Prep Time 15 minutes
Cook Time 10 minutes
Total Time 2 hours 10 minutes
Servings 6 jars

Ingredients

  • 3 cucumbers
  • 500 ml cider vinegar
  • 400 ml white wine vinegar
  • 120 ml water
  • 4 tablespoons sugar
  • 2 teaspoons mustard seeds
  • 1 teaspoons peppercorns
  • 6 garlic cloves finely sliced
  • 2-3 tablespoons salt

Instructions

  1. Slice the ends of off your cucumbers and discard, then slice the cucumbers into coins, roughly 1.5cm thick.
  2. Sprinkle salt on a plate and cover the plate with one layer of the slices of cucumber. Sprinkle salt on top of that layer then add another layer of cucumber on top. Continue salting and layering your cucumber until all of your cucumber has been salted. I ended up using two plates. Leave for two hours to macerate.
  3. Whilst you are waiting on your cucumbers to macerate it's best to make the pickling brine. To do this it's really easy - simply add the vinegars, water, sugar, garlic slices,, mustard seeds and peppercorns to a pot and heat gently over a low heat, stirring until the sugar has dissolved.
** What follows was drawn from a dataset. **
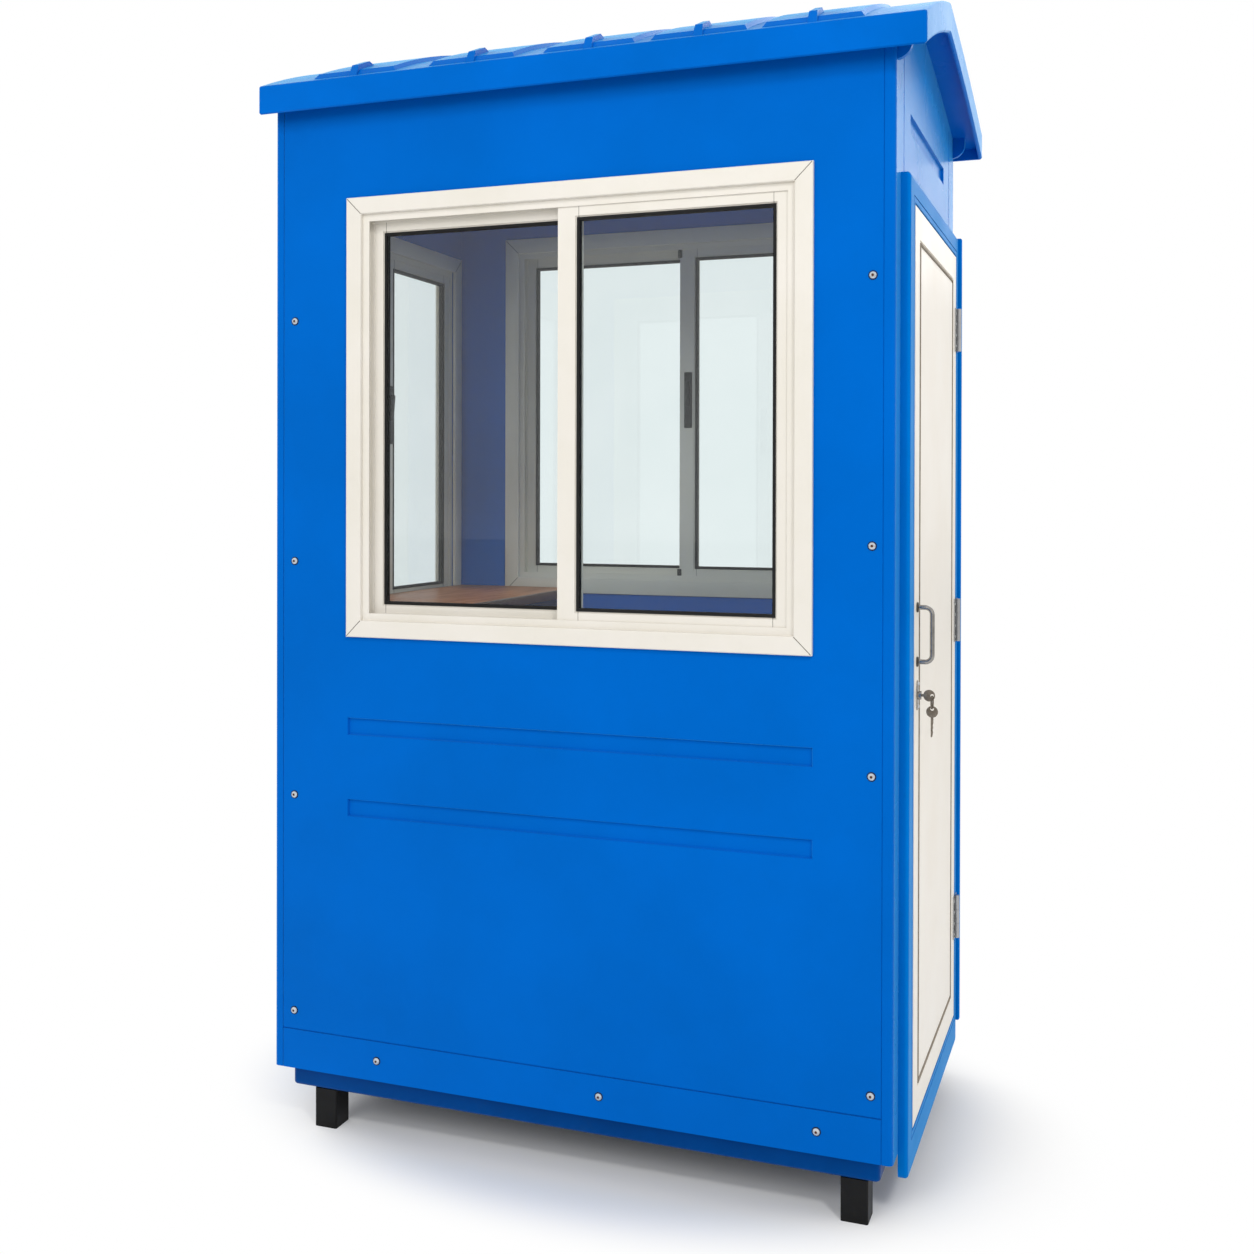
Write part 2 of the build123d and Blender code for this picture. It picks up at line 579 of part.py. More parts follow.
def hinge_parts(z_centre):
    """Frame leaf with two barrels, door leaf with one between them, and the pin."""
    z0 = z_centre - HINGE_LENGTH / 2
    third = HINGE_LENGTH / 3
    frame_plate = block(X_FRAME, X_FRAME + HINGE_PLATE, Y_AXIS, Y_AXIS + HINGE_PLATE_WIDTH,
                        z0, z0 + HINGE_LENGTH)
    door_plate = block(X_FRAME, X_FRAME + HINGE_PLATE, Y_AXIS - HINGE_PLATE_WIDTH, Y_AXIS,
                       z0, z0 + HINGE_LENGTH)
    room = cylinder_z(KNUCKLE_RADIUS + KNUCKLE_GAP, z0 + third, z0 + 2 * third)
    frame_leaf = frame_plate - room
    for low in (z0, z0 + 2 * third):
        frame_leaf += cylinder_z(KNUCKLE_RADIUS, low, low + third)
    room = cylinder_z(KNUCKLE_RADIUS + KNUCKLE_GAP, z0, z0 + third)
    room += cylinder_z(KNUCKLE_RADIUS + KNUCKLE_GAP, z0 + 2 * third, z0 + HINGE_LENGTH)
    door_leaf_plate = door_plate - room
    door_leaf_plate += cylinder_z(KNUCKLE_RADIUS, z0 + third + KNUCKLE_GAP,
                                  z0 + 2 * third - KNUCKLE_GAP)
    bore = cylinder_z(PIN_RADIUS + PIN_GAP, z0, z0 + HINGE_LENGTH)
    pin = cylinder_z(PIN_RADIUS, z0, z0 + HINGE_LENGTH)
    frame_bore = cylinder_z(PIN_RADIUS, z0, z0 + HINGE_LENGTH)
    return frame_leaf - frame_bore, door_leaf_plate - bore, pin


def pull_handle():
    """A bent bar on two round feet."""
    y = Y_DOOR_FREE + HANDLE_FROM_EDGE
    z0 = Z_WALL + HANDLE_CENTRE - HANDLE_SPAN / 2
    z1 = z0 + HANDLE_SPAN
    x1 = X_FRAME + HANDLE_PROUD - HANDLE_RADIUS
    bend = HANDLE_BEND
    path = Polyline((X_FRAME, y, z0), (x1 - bend, y, z0), (x1, y, z0 + bend), (x1, y, z1 - bend),
                    (x1 - bend, y, z1), (X_FRAME, y, z1))
    bar = sweep(Plane(path @ 0, z_dir=path % 0) * Circle(HANDLE_RADIUS), path,
                transition=Transition.RIGHT)
    for z in (z0, z1):
        foot = Plane((X_FRAME, y, z), z_dir=(1, 0, 0)) * Circle(HANDLE_FOOT_RADIUS)
        bar += extrude(foot, HANDLE_FOOT_THICK)
    return bar


def lock_parts():
    y = Y_DOOR_FREE + HANDLE_FROM_EDGE + 2
    z = Z_WALL + LOCK_CENTRE
    plate = block(X_FRAME, X_FRAME + LOCK_PLATE_THICK, y - LOCK_PLATE_WIDTH / 2,
                  y + LOCK_PLATE_WIDTH / 2, z - LOCK_PLATE_HEIGHT / 2, z + LOCK_PLATE_HEIGHT / 2)
    plate = fillet(plate.edges().filter_by(Axis.X), LOCK_PLATE_WIDTH / 2.5)
    barrel = Plane((X_FRAME, y, z), z_dir=(1, 0, 0)) * Circle(CYLINDER_RADIUS)
    barrel = extrude(barrel, LOCK_PLATE_THICK + CYLINDER_PROUD)
    plate -= barrel
    x_key = X_FRAME + LOCK_PLATE_THICK + CYLINDER_PROUD
    return plate, barrel, (x_key, y, z)


def key_bow(x, y, z):
    """A flat bow in the plane Y = y, with a hole for the ring."""
    side = Plane((x, y - KEY_THICK / 2, z), z_dir=(0, 1, 0))
    bow = extrude(side * RegularPolygon(KEY_BOW_RADIUS, KEY_SIDES), KEY_THICK)
    return bow - extrude(side * RegularPolygon(KEY_HOLE_RADIUS, KEY_SIDES), KEY_THICK)


def keys():
    """The key in the lock, the ring through its bow and the key that hangs from the ring."""
    plate, barrel, (x, y, z) = lock_parts()
    bow_x = x + KEY_BOW_RADIUS
    key = key_bow(bow_x, y, z)
    ring_z = z - RING_RADIUS
    ring_plane = Plane((bow_x - RING_THICK / 2, y, ring_z), z_dir=(1, 0, 0))
    ring = extrude(ring_plane * RegularPolygon(RING_RADIUS, 2 * KEY_SIDES), RING_THICK)
    hole = ring_plane * RegularPolygon(RING_RADIUS - RING_BAND, 2 * KEY_SIDES)
    ring -= extrude(hole, RING_THICK)
    low = key_bow(bow_x, y, ring_z - RING_RADIUS)
    return plate, barrel, key, ring, low


def desk_top():
    """Along the left wall, and cut round any window frame that stands in past its wall."""
    x0 = X_LEFT + WALL_THICK
    desk = block(x0, x0 + DESK_DEPTH, Y_FRONT + WALL_THICK, Y_BACK - WALL_THICK,
                 Z_WALL + DESK_TOP - DESK_THICK, Z_WALL + DESK_TOP)
    z0 = Z_WALL + FRONT_WINDOW_SILL + CASING_FACE
    z1 = z0 + FRONT_WINDOW_HEIGHT - 2 * CASING_FACE
    front = X_LEFT + FRONT_WINDOW_LEFT + CASING_FACE
    desk -= block(front, front + FRONT_WINDOW_WIDTH - 2 * CASING_FACE, Y_FRONT,
                  Y_FRONT + TRACK_DEPTH, z0, z1)
    side = Y_FRONT + SIDE_WINDOW_FROM_FRONT + CASING_FACE
    desk -= block(X_LEFT, X_LEFT + TRACK_DEPTH, side,
                  side + SIDE_WINDOW_WIDTH - 2 * CASING_FACE, z0, z1)
    return desk


os.makedirs("parts", exist_ok=True)
save("front_wall", long_wall(Y_FRONT, Y_FRONT + WALL_THICK, FRONT_WINDOW_LEFT, FRONT_WINDOW_SILL))
save("back_wall", long_wall(Y_BACK, Y_BACK - WALL_THICK, BACK_WINDOW_LEFT, BACK_WINDOW_SILL))
save("left_wall", left_wall())
for name, piece in zip(("right_wall_before_door", "right_wall_behind_door",
                        "right_wall_over_door"), right_wall_parts()):
    save(name, piece)
save("corner_trim_front_left", corner_trim(X_LEFT, Y_FRONT))
save("corner_trim_front_right", corner_trim(X_RIGHT, Y_FRONT))
save("corner_trim_back_left", corner_trim(X_LEFT, Y_BACK))
save("corner_trim_back_right", corner_trim(X_RIGHT, Y_BACK))
save("gable_left", gable(X_LEFT, X_LEFT + WALL_THICK))
save("gable_right", gable(X_RIGHT - WALL_THICK, X_RIGHT))
save("base_skirt", base_skirt())
save("floor", floor_panel())
save("legs", Compound(children=legs()))
save("roof_shell", roof_shell())
save("ceiling", ceiling())
save_window("front", FRONT_WINDOW_WIDTH, FRONT_WINDOW_HEIGHT,
            Pos(X_LEFT + FRONT_WINDOW_LEFT, Y_FRONT, Z_WALL + FRONT_WINDOW_SILL))
save_window("back", FRONT_WINDOW_WIDTH, FRONT_WINDOW_HEIGHT,
            Pos(X_LEFT + BACK_WINDOW_LEFT + FRONT_WINDOW_WIDTH, Y_BACK,
                Z_WALL + BACK_WINDOW_SILL) * Rot(0, 0, 180))
save_window("left", SIDE_WINDOW_WIDTH, FRONT_WINDOW_HEIGHT,
            Pos(X_LEFT, Y_FRONT + SIDE_WINDOW_FROM_FRONT + SIDE_WINDOW_WIDTH,
                Z_WALL + FRONT_WINDOW_SILL) * Rot(0, 0, -90))
save("door_frame", door_frame())
save("hinge_side_strip", hinge_strip())
save("door_leaf", door_leaf())
hinges = [hinge_parts(Z_WALL + height) for height in HINGE_HEIGHTS]
for name, solids in zip(("hinge_leaves_on_frame", "hinge_leaves_on_door", "hinge_pins"),
                        zip(*hinges)):
    save(name, Compound(children=list(solids)))
save("pull_handle", pull_handle())
for name, piece in zip(("lock_plate", "lock_barrel", "door_key", "key_ring", "hanging_key"),
                       keys()):
    save(name, piece)
save("desk_top", desk_top())
print("door hinge axis", X_AXIS, Y_AXIS)
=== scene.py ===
import math
import bpy
from mathutils import Euler, Matrix, Vector


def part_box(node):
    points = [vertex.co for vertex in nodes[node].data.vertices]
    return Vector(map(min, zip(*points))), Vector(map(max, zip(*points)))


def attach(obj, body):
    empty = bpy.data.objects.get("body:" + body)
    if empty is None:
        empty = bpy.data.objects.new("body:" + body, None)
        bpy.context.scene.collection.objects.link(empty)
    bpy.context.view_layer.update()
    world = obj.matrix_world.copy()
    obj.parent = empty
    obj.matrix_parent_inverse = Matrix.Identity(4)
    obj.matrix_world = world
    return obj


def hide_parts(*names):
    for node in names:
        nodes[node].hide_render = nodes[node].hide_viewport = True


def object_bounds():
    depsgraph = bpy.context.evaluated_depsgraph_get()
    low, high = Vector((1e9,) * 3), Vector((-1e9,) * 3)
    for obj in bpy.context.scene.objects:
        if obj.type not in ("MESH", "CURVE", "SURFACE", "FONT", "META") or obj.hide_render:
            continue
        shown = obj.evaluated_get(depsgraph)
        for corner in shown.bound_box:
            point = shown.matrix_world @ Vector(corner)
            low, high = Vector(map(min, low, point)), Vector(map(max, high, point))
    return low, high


# A small blue guard booth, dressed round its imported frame.
# All sizes are in metres unless they say mm.

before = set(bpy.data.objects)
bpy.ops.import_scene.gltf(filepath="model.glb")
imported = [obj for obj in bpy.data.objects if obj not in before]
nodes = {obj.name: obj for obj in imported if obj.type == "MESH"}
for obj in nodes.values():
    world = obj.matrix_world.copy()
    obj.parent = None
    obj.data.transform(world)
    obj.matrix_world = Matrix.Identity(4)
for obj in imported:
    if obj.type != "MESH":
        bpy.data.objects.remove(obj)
cadLow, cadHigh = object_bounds()
print("stage: frame loaded, box", [round(v, 3) for v in (*cadLow, *cadHigh)])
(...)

Once you've done this leave this mixture to cool.
  4. After about 1 hour and forty minutes sterilise your jars and lids. To sterilise jars see this guide to sterilising jars.
  5. Once your two hours is up rinse the salted cucumbers and pat dry with clean tea towels.
  6. Place the cucumbers into your jars and evenly divide your fennel flowers between the jars. Pour the brine over the cucumbers and fennel, leaving just half a centimetre from the lid of the jar. Seal and leave in a cool dark place for 48 hours at the absolute least, but preferably a week. The longer you leave it the greater the taste, so patience really is a virtue!
  7. The jars should keep for around 3 months unopened. If you want you can place your sealed jars in a bath of boiling water for 5 minutes to process them - this should mean they will keep for around a year, unopened. They do soften a bit using this method.
  8. Once opened, keep your pickles in the fridge and use within a fortnight.

I hope you enjoy this easy pickled cucumber recipe!  It’s definitely a firm favourite in our house!